A blog formerly known as Bookishness / By Charles Matthews

"Dazzled by so many and such marvelous inventions, the people of Macondo ... became indignant over the living images that the prosperous merchant Bruno Crespi projected in the theater with the lion-head ticket windows, for a character who had died and was buried in one film and for whose misfortune tears had been shed would reappear alive and transformed into an Arab in the next one. The audience, who had paid two cents apiece to share the difficulties of the actors, would not tolerate that outlandish fraud and they broke up the seats. The mayor, at the urging of Bruno Crespi, explained in a proclamation that the cinema was a machine of illusions that did not merit the emotional outbursts of the audience. With that discouraging explanation many ... decided not to return to the movies, considering that they already had too many troubles of their own to weep over the acted-out misfortunes of imaginary beings."
--Gabriel García Márquez, One Hundred Years of Solitude

Tuesday, January 16, 2024

The Swimmer (Frank Perry, 1968)

Burt Lancaster in The Swimmer

Cast: Burt Lancaster, Janet Langford, Janice Rule, Joan Rivers, Tony Bickley, Marge Champion, Kim Hunter, Bill Fiore, Rose Gregorio, Charles Drake, House Jameson, Nancy Cushman, Bernie Hamilton. Screenplay: Eleanor Perry, based on a short story by John Cheever. Cinematography: David L. Quaid. Art direction: Peter Dohanos. Film editing: Sidney Katz, Carl Lerner, Pat Somerset. Music: Marvin Hamlisch.

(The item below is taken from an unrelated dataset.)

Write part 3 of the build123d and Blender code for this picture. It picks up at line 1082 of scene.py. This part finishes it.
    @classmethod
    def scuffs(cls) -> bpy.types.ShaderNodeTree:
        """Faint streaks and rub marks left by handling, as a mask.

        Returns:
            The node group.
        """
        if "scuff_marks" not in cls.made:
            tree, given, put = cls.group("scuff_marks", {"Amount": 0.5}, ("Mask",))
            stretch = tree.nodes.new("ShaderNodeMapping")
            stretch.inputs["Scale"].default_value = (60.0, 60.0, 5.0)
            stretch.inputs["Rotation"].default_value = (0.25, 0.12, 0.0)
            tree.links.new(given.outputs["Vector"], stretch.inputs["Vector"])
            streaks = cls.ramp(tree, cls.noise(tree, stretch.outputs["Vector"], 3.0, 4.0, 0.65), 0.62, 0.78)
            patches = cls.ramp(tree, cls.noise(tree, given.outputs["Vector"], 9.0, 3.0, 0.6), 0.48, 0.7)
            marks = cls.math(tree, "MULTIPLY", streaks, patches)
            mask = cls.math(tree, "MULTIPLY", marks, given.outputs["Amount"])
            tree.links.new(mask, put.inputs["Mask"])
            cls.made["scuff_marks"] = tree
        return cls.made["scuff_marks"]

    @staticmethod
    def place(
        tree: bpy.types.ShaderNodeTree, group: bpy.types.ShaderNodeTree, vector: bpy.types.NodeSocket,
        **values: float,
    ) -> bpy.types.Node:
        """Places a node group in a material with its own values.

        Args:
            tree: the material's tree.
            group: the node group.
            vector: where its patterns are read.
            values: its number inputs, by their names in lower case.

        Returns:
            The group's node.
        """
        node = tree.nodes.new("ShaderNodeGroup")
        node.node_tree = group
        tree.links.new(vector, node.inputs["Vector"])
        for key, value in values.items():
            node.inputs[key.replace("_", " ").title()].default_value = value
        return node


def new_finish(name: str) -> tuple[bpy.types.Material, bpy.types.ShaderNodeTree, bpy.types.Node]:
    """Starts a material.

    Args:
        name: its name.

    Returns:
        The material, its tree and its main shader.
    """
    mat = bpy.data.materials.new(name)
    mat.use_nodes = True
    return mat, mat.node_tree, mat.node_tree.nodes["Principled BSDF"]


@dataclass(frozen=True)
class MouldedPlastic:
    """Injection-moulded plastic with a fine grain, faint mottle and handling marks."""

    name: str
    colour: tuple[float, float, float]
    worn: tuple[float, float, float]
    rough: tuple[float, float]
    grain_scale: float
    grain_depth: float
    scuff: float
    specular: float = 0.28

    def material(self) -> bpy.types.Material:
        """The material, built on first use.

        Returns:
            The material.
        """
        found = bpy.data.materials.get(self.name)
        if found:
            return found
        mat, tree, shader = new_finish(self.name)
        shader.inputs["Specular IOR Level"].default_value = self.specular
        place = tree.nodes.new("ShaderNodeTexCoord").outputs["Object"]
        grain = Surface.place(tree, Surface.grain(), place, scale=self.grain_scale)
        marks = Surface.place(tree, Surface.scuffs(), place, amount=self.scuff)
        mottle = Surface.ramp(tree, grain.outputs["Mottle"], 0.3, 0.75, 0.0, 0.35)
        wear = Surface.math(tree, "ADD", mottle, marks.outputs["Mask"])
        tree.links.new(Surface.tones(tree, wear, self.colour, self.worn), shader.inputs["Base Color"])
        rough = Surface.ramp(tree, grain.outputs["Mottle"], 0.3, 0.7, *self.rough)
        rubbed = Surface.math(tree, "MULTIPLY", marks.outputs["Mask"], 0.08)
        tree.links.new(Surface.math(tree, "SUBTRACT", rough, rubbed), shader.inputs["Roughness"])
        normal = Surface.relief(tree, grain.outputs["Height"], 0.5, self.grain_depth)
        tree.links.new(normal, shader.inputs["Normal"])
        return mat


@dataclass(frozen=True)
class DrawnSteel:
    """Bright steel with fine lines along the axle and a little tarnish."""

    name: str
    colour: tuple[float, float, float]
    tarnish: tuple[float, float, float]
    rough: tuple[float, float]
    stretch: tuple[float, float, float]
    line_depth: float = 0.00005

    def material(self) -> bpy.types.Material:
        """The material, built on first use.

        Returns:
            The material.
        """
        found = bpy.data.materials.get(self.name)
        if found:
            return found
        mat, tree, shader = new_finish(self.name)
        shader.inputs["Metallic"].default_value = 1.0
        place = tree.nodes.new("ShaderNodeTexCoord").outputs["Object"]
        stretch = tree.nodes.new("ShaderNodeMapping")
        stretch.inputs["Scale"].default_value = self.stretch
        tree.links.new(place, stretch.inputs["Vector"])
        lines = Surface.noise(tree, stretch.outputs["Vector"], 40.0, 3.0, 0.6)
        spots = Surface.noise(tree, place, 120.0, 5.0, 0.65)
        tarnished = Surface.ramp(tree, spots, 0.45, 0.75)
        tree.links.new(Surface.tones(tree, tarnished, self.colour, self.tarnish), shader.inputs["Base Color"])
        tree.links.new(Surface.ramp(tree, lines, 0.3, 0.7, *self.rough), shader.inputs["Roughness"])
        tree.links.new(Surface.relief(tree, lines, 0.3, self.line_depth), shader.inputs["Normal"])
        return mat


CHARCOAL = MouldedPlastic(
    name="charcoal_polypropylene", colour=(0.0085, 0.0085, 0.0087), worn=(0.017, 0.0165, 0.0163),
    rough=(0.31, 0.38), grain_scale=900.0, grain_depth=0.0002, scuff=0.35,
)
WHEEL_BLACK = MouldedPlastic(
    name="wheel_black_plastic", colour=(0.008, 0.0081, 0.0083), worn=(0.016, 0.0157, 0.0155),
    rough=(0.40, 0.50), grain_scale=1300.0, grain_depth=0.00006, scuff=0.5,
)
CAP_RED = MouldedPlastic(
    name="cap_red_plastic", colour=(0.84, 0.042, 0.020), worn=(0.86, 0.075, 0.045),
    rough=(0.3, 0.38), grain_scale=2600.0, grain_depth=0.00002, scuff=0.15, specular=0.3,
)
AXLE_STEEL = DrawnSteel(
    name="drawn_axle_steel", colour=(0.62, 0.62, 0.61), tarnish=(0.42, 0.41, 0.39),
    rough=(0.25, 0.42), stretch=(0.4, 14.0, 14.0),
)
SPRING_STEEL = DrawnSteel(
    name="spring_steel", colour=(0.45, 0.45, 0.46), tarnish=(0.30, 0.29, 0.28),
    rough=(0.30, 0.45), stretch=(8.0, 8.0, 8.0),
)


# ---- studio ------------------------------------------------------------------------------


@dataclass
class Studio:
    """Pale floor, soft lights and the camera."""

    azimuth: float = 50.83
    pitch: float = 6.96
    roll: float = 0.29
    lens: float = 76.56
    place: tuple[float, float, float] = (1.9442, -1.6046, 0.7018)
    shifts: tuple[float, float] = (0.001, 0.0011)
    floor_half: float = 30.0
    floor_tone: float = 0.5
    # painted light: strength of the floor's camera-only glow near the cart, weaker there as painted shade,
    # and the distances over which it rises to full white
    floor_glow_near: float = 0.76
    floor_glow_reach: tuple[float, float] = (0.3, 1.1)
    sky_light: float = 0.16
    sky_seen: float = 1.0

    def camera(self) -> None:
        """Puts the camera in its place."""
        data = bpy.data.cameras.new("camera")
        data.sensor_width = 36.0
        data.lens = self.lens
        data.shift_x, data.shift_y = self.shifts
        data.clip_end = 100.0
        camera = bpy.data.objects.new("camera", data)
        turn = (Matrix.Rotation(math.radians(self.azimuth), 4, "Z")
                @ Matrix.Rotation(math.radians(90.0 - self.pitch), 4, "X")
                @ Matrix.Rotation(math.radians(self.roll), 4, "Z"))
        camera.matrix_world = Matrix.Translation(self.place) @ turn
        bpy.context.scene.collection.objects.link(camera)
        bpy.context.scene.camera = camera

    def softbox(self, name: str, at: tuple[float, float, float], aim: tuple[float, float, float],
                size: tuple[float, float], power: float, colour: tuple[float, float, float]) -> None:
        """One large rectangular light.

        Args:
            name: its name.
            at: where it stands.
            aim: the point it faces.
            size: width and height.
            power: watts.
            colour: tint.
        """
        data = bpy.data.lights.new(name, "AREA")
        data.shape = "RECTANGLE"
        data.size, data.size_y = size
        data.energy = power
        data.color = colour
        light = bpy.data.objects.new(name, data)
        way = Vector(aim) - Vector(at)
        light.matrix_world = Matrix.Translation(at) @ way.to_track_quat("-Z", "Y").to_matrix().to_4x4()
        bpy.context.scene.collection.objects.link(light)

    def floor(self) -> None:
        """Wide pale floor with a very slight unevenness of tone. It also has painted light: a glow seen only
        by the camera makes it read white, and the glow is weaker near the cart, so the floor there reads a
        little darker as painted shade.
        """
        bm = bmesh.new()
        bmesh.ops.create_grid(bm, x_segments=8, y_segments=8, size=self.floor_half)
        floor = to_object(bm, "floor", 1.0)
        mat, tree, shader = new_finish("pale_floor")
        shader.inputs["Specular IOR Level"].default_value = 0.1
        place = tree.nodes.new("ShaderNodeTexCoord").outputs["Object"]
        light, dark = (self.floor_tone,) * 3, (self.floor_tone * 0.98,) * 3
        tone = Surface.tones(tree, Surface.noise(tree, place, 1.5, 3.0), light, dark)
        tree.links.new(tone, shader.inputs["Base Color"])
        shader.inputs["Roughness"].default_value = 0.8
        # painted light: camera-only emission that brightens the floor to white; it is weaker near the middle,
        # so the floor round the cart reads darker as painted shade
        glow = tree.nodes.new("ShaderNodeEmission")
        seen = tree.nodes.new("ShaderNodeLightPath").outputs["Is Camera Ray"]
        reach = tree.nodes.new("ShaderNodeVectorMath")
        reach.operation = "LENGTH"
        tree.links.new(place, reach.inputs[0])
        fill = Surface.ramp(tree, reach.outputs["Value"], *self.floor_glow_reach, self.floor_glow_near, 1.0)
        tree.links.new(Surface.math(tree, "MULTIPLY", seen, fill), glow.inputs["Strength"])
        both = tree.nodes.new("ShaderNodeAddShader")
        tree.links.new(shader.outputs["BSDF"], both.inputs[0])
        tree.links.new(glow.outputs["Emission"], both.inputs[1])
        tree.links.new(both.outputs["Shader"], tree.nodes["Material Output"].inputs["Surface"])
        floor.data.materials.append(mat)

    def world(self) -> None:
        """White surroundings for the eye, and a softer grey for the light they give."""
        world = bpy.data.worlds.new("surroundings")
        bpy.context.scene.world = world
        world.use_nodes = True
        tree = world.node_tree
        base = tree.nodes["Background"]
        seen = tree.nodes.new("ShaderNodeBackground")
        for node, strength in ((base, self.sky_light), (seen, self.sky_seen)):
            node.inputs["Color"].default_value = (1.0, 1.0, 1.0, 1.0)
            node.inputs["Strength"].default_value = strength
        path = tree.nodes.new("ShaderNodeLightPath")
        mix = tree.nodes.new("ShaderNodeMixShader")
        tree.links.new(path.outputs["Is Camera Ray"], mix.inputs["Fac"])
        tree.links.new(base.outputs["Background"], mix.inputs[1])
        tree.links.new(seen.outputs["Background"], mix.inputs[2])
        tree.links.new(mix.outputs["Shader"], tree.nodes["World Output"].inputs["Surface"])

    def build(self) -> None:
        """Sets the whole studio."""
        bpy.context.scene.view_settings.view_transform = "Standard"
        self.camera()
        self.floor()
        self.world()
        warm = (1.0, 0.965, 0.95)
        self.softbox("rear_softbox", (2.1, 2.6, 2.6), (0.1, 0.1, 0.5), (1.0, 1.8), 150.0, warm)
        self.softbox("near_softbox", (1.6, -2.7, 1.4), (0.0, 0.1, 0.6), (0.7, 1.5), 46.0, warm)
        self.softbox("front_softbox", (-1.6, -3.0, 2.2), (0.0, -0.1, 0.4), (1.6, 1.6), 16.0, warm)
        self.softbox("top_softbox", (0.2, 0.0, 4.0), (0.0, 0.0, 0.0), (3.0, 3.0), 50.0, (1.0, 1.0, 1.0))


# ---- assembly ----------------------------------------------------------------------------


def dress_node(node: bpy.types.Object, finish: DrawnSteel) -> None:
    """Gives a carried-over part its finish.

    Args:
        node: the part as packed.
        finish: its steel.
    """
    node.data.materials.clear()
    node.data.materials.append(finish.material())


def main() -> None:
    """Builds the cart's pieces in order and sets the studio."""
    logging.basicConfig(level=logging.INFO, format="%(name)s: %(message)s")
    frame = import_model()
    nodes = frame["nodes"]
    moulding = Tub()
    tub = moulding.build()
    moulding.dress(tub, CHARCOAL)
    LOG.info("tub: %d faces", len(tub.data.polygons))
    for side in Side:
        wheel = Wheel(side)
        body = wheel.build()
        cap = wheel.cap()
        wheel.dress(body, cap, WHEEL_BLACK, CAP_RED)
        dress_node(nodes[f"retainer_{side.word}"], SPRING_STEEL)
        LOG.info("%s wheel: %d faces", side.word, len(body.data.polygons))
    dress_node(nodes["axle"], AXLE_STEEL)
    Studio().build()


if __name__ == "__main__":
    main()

The Swimmer evokes that common anxiety dream in which you're naked or in your underwear in a familiar place like work or school. The people around you don't seem to notice, but you suspect that they're secretly laughing at you. The dream is produced, of course, by something that you don't want other people to know about you. Ned Merrill (Burt Lancaster) isn't naked, but he's exposed, wearing swim trunks and barefoot, when we first see him walking through the woods. He comes upon a group of his neighbors gathered around their swimming pool. They greet him heartily, commenting on how long it's been since they got together, serving drinks and making small talk. Ned suddenly has an idea: All of his neighbors have pools. Why couldn't he swim his way home, moving from pool to pool until he reaches his destination? The group cheers him on. Ned is an athletic middle-aged man (Lancaster was in his mid-50s when the film was made, but looked perhaps ten years younger), and the day is sunny and warm. But as he continues his pool-hopping, he injures himself slightly and the day gets darker and chillier, and so does the reception of the pool-owners he encounters. We begin to discover that Ned is in financial trouble and that the marriage he initially portrayed as happy has fallen apart. The John Cheever story on which the film is based is often read as a fable about suburban hypocrisy and male anxiety, and the movie supports those and other interpretations. Lancaster is perfect casting, not only because of his physical fitness but also because of the signs of aging that the camera inevitably reveals -- camera angles, for example, sometimes show the thinning of the hair at the crown of his head. But the film version lacks the Everyman quality of Cheever's story, missing some of the shock of recognition by the reader, an inevitability in its translation to a visual medium. It also ran into some trouble with producer Sam Spiegel, who had many scenes recast and reshot, firing director Frank Perry and replacing him with Sydney Pollack. It was not a success at the box office, being a little too oblique for audiences and some critics, but it has gained stature with time.